- Nicole Villalpando American-Statesman Staff
“I wanted other women to know they weren’t alone,” says Austin mom Catia Hernandez Holm on why she wrote the book “The Courage to Become: Stories of Hope for Navigating Love, Marriage and Motherhood.”
In the months leading up to motherhood, everyone tells you what kind of stroller to get, says Holm, 34. They don’t really prepare you how to be a mother and the mental gymnastics that come with it, she says.
“We don’t really prepare for the plunge that is going to be motherhood,” she says.
Her book is about the process she went through to become a mom. She went from being “a career girl” with two jobs — one doing the marketing for her parents’ South Texas orchard business and one managing the bar at ACL Live — to being at home with her daughter. “I was at home with no interaction to people on the outside,” she says. It was a real change in the rhythm of her day.
Her daughter Alexandra is 3 now. Daughter Luciana is 11 months. She had postpartum depression with both girls.
“I’m going through different changes this time, but I just kind of know how to roll with it more,” she says. It’s about finding something to grab onto when it gets bumpy. Even when you think you have your “mama legs,” it changes, Holm says.
Each chapter is about a period in her life before pregnancy, during pregnancy and once the baby was born. She tells her story in those periods of time, then includes a Just Between Us section that is the confessional of all the things that weren’t perfect; a Hope for Navigating section, which offers resources and thoughtful quotes from prominent thinkers; and the Trail Journal, which asks the reader three questions to create a personal journal. Some of the Trail Journal questions she had never asked herself before. “You stop and think, ‘Oh, I don’t know.’”
“I wanted to share my story,” she says, “but I wanted it to be about the reader’s story.”
She summarizes the message in her book in three words: worth, grace and hope. “We’re all worthy of the lives we seek, which can sound kind of hokey, but we really don’t believe that,” she says.
She wants to guide readers gently to be more intentional, to have more self-awareness about their lives. “Once we’re clear on our intentions, about where we’re going, what we’re thinking, where we’ve been, it’s much easier to determine our next step,” she says. “When we’re unclear is when our choices get garbled.”
She sees that women put pressure on themselves and feel the pressure to be something, not to just be. “What if we were just ourselves?” she says.
Holm wants readers to know that she’s here for them. She sees them. “I’m really for them enjoying life,” she says. “All the things we do are in an effort to enjoy life, but sometimes we lose the joy in it. We’re trying to raise children well, but we forget to enjoy them. We try to diet, but we forget to enjoy the food.”
For her, it’s about being intentional with her children and her decision to stay at home with them. “When I became a stay-at-home mom, I would have been bashful in admitting it,” she says. “Now I’m proud at admitting it.”

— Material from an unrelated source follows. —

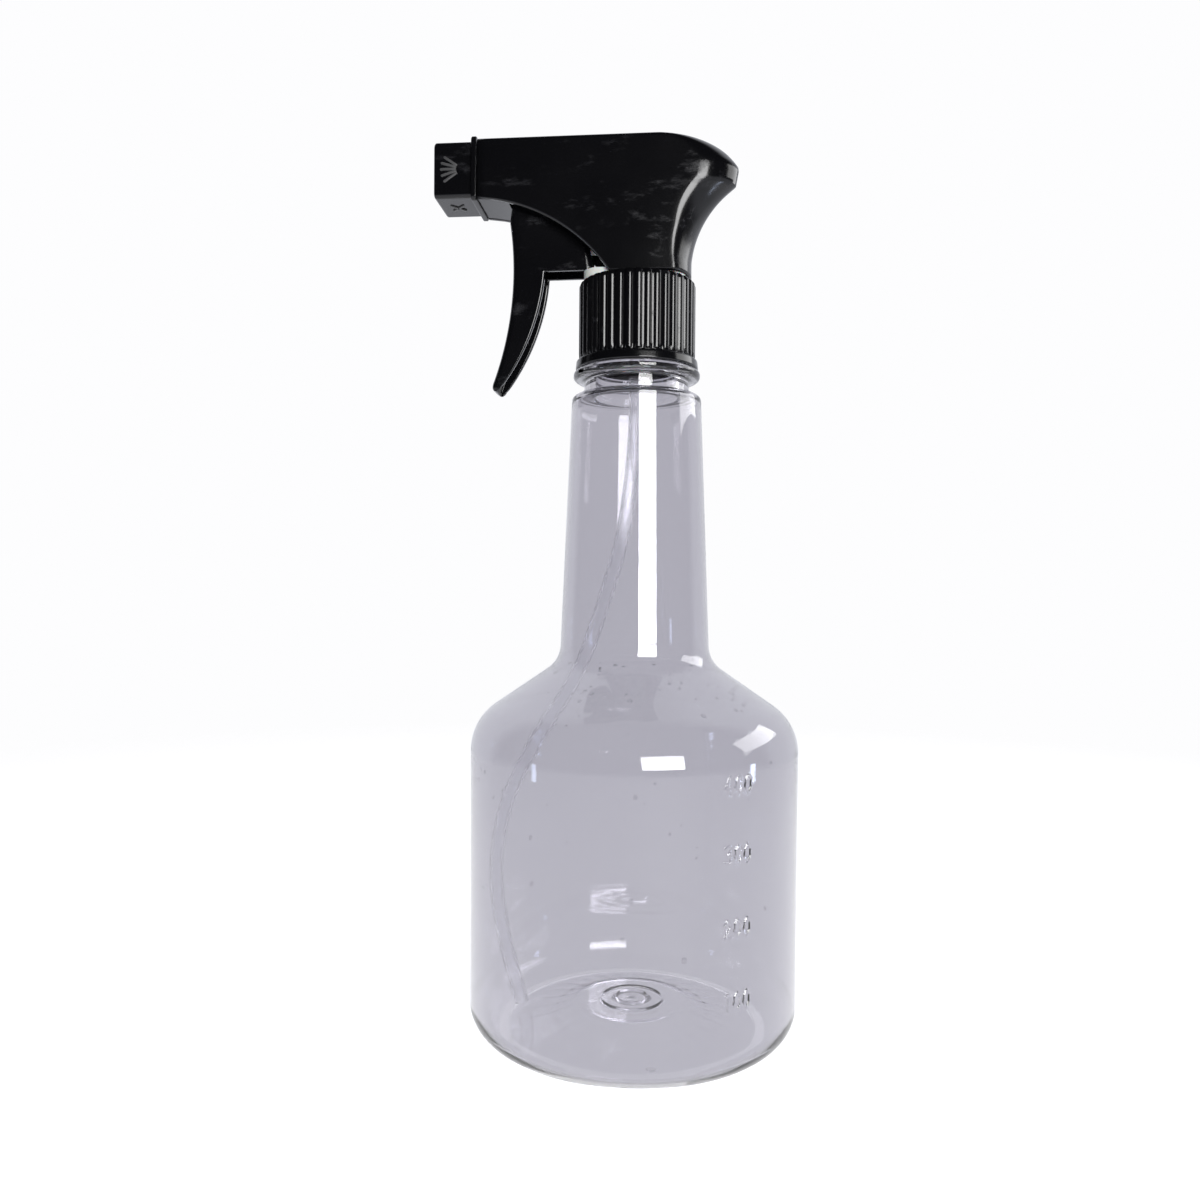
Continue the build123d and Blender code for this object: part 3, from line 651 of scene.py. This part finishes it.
def trigger_back(heights):
    """x of the rear edge of the trigger's side webs at each height: slender along the
    finger grip, and reaching far back above the ledge."""
    z = np.asarray(heights) / MM
    grip = arc_through((-35.7, 169.4), (-27.7, 184), (-24.2, LEDGE), np.clip(z, 169.4, LEDGE))
    web = np.interp(z, [LEDGE, 207, 215, 229], [-11.5, -12.5, -20, -26])
    return np.where(z > LEDGE, web, grip) * MM


def trigger_shape():
    """Level slices of a channel that is open at the back, with its rear edge thinned to
    nothing at the rounded tip."""
    tip = TRIGGER_LOW.z
    swing = np.linspace(0, pi / 2, 10)
    round_up = 2.2 * MM
    heights = np.concatenate([
        tip + round_up * (1 - np.cos(swing)),
        np.linspace(tip + round_up, (LEDGE - 0.05) * MM, 44)[1:],
        np.array([LEDGE + 0.05, 200.6, 201.5]) * MM,
        np.linspace(203, 228.4, 22) * MM,
    ])
    front, back = trigger_front(heights), trigger_back(heights)
    spread = np.concatenate([np.sin(swing) * 0.995 + 0.005, np.ones(len(heights) - 10)])
    middle = (front + back) / 2
    front, back = middle + (front - middle) * spread, middle + (back - middle) * spread
    depth = back - front
    half = np.full(heights.shape, 4.4 * MM) * (0.93 + 0.07 * spread)
    corner = np.minimum(1.5 * MM, depth * 0.9)
    points = slices(-back, -front, half, heights, corner, corner, 12, 6)
    points[..., 0] *= -1
    return grid(points)


def trigger_inside():
    """The cross ribs and the push pad inside the channel, each a plate with round edges."""
    half = 3.25 * MM
    plates = []
    for z, back in ((206, -14.5), (199, -25.5), (191, -27), (183, -30)):
        front = trigger_front(z * MM) / MM + 1.0
        outline = rectangle((front * MM, -half), (back * MM, half), 0.4 * MM)
        plates.append(slab(outline, (z - 0.5) * MM, (z + 0.5) * MM, 0.15 * MM))
    return joined(plates)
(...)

She says she would give herself an A in motherhood. “It’s not necessarily because the end result is the best but because I try really hard to be present,” she says. “I try to look after their emotional well-being.”
For her, that includes the way she talks to her daughters about their lives. “That she knows she’s valued and loved and that she’s special and has gifts to share,” she says of her daughters.
Getting an A in motherhood, she says, “is not because I make the best Pinterest recipe or have matching clothes.”
Being a good mom is also about taking care of yourself. “Is she cultivating her gifts, giving her time and space, feeding her body and her mind well, and taking girls’ nights?” she says. “All of that is part of being a good mom.”
She’d like her next book to be about confidence. For Holm, she found confidence after she became a mom. “It was really her,” she says of becoming a mom to her daughter Alexandra. “It was unbelievable. It really changed my life.”
“For so long, I was insecure,” she says. “It paints everything. Now that I’m comfortable in who I am, I can celebrate other women.”
“There are things I do now, say now, that I never would have before,” she says. “It’s a nice place to be.”